Day 8: 8 Censored Books. 8 Days to Repeal the 8th

Final day of our 8 Censored Books where each day on the run up to our event with US author and journalist Katha Pollitt, Abortion Rights Campaign will be highlighting the 8 books that are censored in Ireland. Every book that is censored in Ireland is due to content about abortion. So check back here for tomorrow’s book and let us know what you think at @freesafelegal and using #RepealThe8th or #8Books8Days hashtags. 

censoredMIH8

 

Jane Cousins
MAKE IT HAPPY: WHAT SEX IS ALL ABOUT
(London: Virago, 1978)

You may have spotted a trend by this, the final day of ARC’s 8 Censored Books campaign. On 14 February 1962, at a Trinity College Dublin Historical Society meeting, the Irish writer Frank O’Connor proposed a motion ‘that Irish censorship is insulting to Irish intelligence’. He suggested that ‘[t]here is more than a casual affinity between the pathological censor and the pathological pornographer’. Ireland’s Censorship of Publications Board of course banned more than books containing information about abortion, although books such as Jane Cousins’ were given a specific category and special consideration under law.
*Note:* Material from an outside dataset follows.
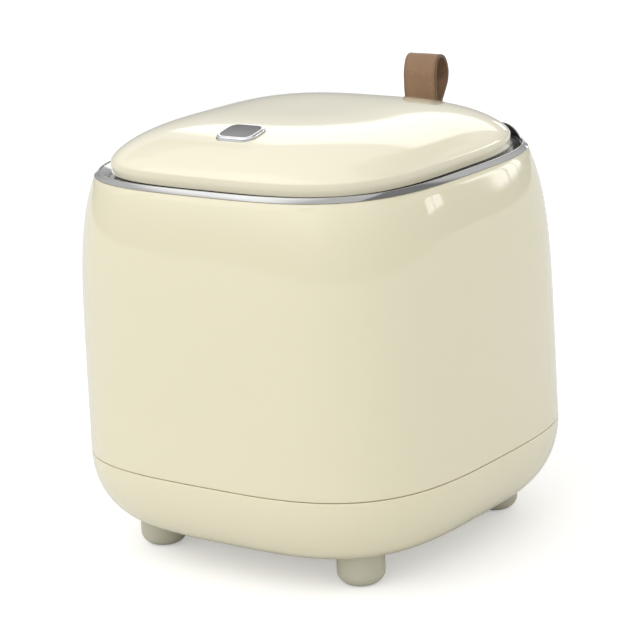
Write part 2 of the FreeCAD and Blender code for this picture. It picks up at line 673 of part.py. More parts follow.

The Board also banned all of Ireland’s greatest 20th-century writers—and a bit of Balzac for good measure. (Good job, lads.) Irish Censorship was characterised, as O’Connor pointed out, by hypocritical prurience, ignoring the broader artistic value and significance of works to focus on naughty one-liners as grounds for censorship. Similarly, the obvious use that books on sexual health and family planning could have been to women and men in 20th-century Ireland was not considered; it was more important to keep Ireland free from the corrupting influence of ‘the permissive society’.

The Censorship of Publications Board exists to this day. Although largely inactive of late, the Board and its associated law, just like the Eighth Amendment, is an odious anachronism of an Ireland long-discredited in the eyes of Ireland and the world in 2015.